* Task objective *
How does the data below read from its first line through the line containing "bmesh.ops.reverse_faces(bm, faces=[g for"? Print those lines exactly.
%%
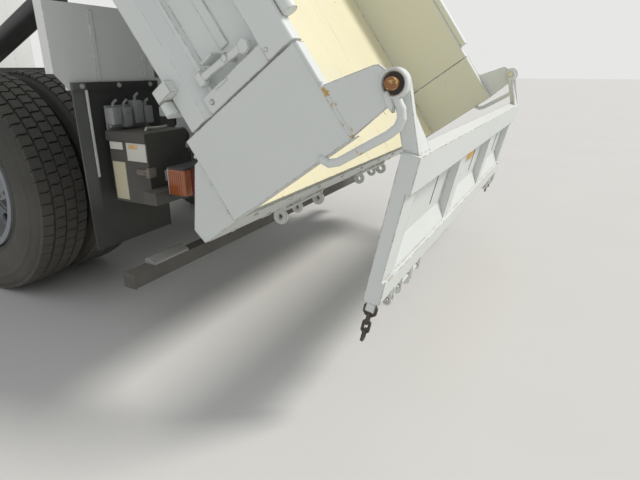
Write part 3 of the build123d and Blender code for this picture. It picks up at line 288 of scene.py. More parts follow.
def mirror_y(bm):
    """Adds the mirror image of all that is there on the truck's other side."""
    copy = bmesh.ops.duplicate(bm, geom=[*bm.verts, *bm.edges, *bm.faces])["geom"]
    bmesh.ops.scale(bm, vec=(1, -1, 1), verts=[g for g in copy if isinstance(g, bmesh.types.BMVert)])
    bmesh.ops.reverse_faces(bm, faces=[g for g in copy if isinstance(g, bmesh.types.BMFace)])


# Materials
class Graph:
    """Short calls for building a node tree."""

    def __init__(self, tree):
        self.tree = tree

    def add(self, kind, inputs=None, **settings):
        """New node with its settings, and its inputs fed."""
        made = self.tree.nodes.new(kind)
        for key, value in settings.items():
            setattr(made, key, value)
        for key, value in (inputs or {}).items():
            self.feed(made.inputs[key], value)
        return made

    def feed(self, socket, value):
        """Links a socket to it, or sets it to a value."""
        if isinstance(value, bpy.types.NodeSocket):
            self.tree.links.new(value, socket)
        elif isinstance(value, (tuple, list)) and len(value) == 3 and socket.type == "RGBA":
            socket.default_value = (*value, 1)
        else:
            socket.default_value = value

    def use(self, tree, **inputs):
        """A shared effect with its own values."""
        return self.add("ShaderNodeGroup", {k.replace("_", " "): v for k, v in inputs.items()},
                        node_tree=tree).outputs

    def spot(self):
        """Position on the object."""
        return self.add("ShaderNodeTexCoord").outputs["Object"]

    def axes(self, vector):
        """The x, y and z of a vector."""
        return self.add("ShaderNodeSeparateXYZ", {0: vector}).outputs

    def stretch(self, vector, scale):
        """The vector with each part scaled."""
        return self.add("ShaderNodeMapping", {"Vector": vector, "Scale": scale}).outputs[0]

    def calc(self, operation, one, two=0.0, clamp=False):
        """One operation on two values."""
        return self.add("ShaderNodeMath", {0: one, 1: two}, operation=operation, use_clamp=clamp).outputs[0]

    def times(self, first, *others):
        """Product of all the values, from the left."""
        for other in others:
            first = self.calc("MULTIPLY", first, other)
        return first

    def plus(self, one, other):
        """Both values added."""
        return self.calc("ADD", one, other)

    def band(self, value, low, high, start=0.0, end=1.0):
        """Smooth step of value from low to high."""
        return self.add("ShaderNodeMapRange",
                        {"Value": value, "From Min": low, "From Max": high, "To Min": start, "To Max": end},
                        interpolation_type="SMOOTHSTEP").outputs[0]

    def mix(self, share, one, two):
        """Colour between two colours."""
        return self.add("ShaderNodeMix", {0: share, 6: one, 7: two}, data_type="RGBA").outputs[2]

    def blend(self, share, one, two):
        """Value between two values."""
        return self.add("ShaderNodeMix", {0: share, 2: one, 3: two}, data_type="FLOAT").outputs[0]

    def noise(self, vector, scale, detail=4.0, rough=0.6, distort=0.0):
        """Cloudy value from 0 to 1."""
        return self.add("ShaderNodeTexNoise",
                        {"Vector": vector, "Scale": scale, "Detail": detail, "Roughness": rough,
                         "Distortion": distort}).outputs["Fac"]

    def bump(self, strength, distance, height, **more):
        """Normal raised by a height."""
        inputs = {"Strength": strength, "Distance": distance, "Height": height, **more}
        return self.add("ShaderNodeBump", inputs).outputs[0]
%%
* Reply to the exercise *
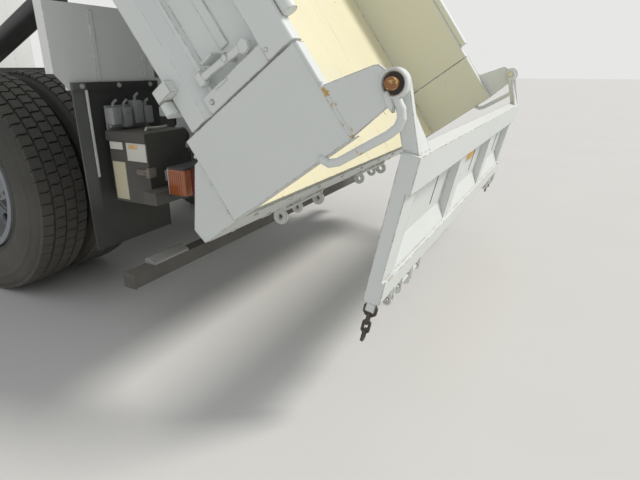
Write part 3 of the build123d and Blender code for this picture. It picks up at line 288 of scene.py. More parts follow.
def mirror_y(bm):
    """Adds the mirror image of all that is there on the truck's other side."""
    copy = bmesh.ops.duplicate(bm, geom=[*bm.verts, *bm.edges, *bm.faces])["geom"]
    bmesh.ops.scale(bm, vec=(1, -1, 1), verts=[g for g in copy if isinstance(g, bmesh.types.BMVert)])
    bmesh.ops.reverse_faces(bm, faces=[g for g in copy if isinstance(g, bmesh.types.BMFace)])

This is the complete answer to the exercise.